Howard, always one to sniff the political wind, knew that a large number of voters were looking to him to fix the lunacy of Australia's Family Court and its evil twin the Child Support Agency, both creations of the country's Labor Party during its many years in power through the 1970s and 1980s.
Many constituents found it hard to believe that a conservative
pro-family figure like Howard could possibly condone some of the goings on in these institutions and must desire, like they did, to reform them. As a suburban solicitor promoting traditional family values, many assumed that the Prime Minister could not have personally condoned their extreme anti-father bias, their arbitrary decision making processes, or indeed what many saw as blatant corruption in the rigging of evidence and procedures to advantage the mother at the cost of truth.
Family law reform was an issue whose time had come. In a rare confluence of opinion, the public, the media and numerous politicians all supported change.
But politics is a juggling act of competing concerns; and for a while there was no better juggler in Australian political life than Howard. Juggling does not equal reform.
Established in 1975, in its early days the Family Court of Australia was widely perceived as a forward-looking, ground breaking institution.

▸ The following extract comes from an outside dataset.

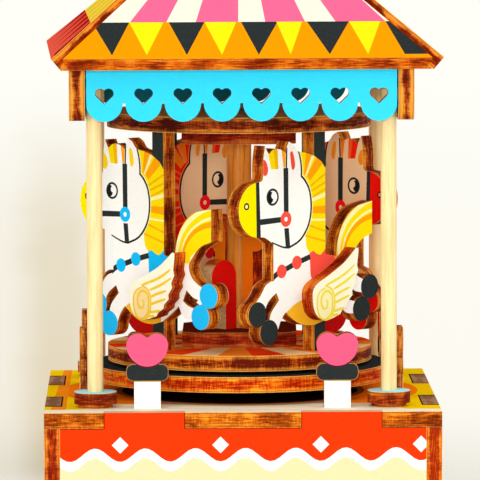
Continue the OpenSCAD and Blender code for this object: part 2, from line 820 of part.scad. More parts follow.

But within a decade the Court was making headlines for all the wrong reasons, the focus of contention being its treatment of fathers.
The community radio program Dads On The Air, which played such an integral role in the fight for family law reform in Australia and became known internationally for the wide variety of academics, authors and lobbyists it interviewed, first began broadcasting in August, 2000. The timing coincided with a dramatic increase in the media and government’s focus on family law.
By then the Family Court and the associated industries and protective bureaucracies surrounding it, including the family law units of Legal Aid and the multi-million dollar family report writing business, were all attracting public disquiet.
Hampered by the secrecy provisions in family law, which have worked effectively to keep the general public ignorant of the worst excesses of the Family Court of Australia, its most farcical judgments and its repeated failure to take child protection issues seriously, Dads On The Air nonetheless did its best to expose the Court’s practices and its many dirty little secrets.
Malfeasance
, described by Dictionary Online as the performance by a public official of an act that is legally unjustified, harmful, or contrary to law; wrongdoing – used especially of an act in violation of a public trust or by the Oxford Dictionary as simply
wrongdoing, especially by a public official", was a word which entered the vocabulary of the volunteers on Dads On The Air.
The word became the simplest, most short hand way to describe the operation of both The Family Court of Australia and The Child Support Agency. It was first used on radio by then head of Dads Australia Rod Hardwick.
The rest of the volunteers for the community radio program soon followed suit. When involved with Dads On The Air he worked as a fireman after retiring from the police force.
The issues so lightly glossed over in much of the public and media debate represented a deep personal hurt that was disfiguring the country.
MPs across the country were being besieged with complaints about family law and child support; hour upon hour of their time eaten up by distressed parents whose disputes were exacerbated or made intractable by their interaction with government agencies.
Modern fathers had embraced with gusto the increased involvement and hands-on parenting of their children sparked by a feminist push to remake the family, remodel women's roles and share work burdens on the domestic front.
At the beginning of the millennium Australia’s shopping malls were full of kids crawling all over their fathers, holding hands, dribbling and drooling. The cheerfully harassed dads struggled to do the shopping while keeping their offspring in check. It was a very different scene to the traditional over-tired, over-stressed mother standing at checkout queues trying to pull their bored children into line.
Not to be at your child's birth was now the exception rather than the rule. The days of fathers opening up cigars and slugging down whisky with their mates while their wives bellowed their way through childbirth were largely a memory.
In the contemporary urban environment in which most Australians lived, with both parents working to pay large mortgages, shared parenting, although not labeled as such, was already the norm in many intact families.
Time and study motions showed that while both parents tended to maintain their traditional roles and divisions of labor, both mothers and fathers contributed approximately equal time to the functioning of the household – despite all the studies showing men were shirking their share of the dishes. Instead they were mowing the lawns, taking out the garbage, fixing fences and all the household activities the suburban male had long adopted as their domain.
But however devoted a father might be and however modern his approach, if his wife decided she wanted to divorce, those same fathers laughing in the sun with their children were rapidly transformed into the familiar sight of the lonely, sad and suicide prone separated dad. Most of those once happy fathers never thought such a fate could possibly await them. Such destinies were for losers who had done the wrong thing by their wives or children. There was little solidarity between men in intact families and separated men; or with gay men for that matter.
The social reality and the public discourse had long ago parted ways.
For most of the Family Court's 30-plus-year history separated fathers, disenchanted with their court cases and almost invariably playing a diminished role in their children’s day to day lives, had been invisible in the public debate.
The argument over Australia’s family law and child protection policies was a tipping point one. The mistreatment of fathers and their children by state institutions had, in terms of public anger, reached boiling point by the end of the twentieth century. The issue spilt over into public debate, was generating new lobby groups and began emerging from the shadows of midnight to dawn talkback radio into the mainstream media.
The policies, partly historic accident, were being fostered and maintained by the rigid gender politics of those in the highest reaches of the country's bureaucracy and judiciary.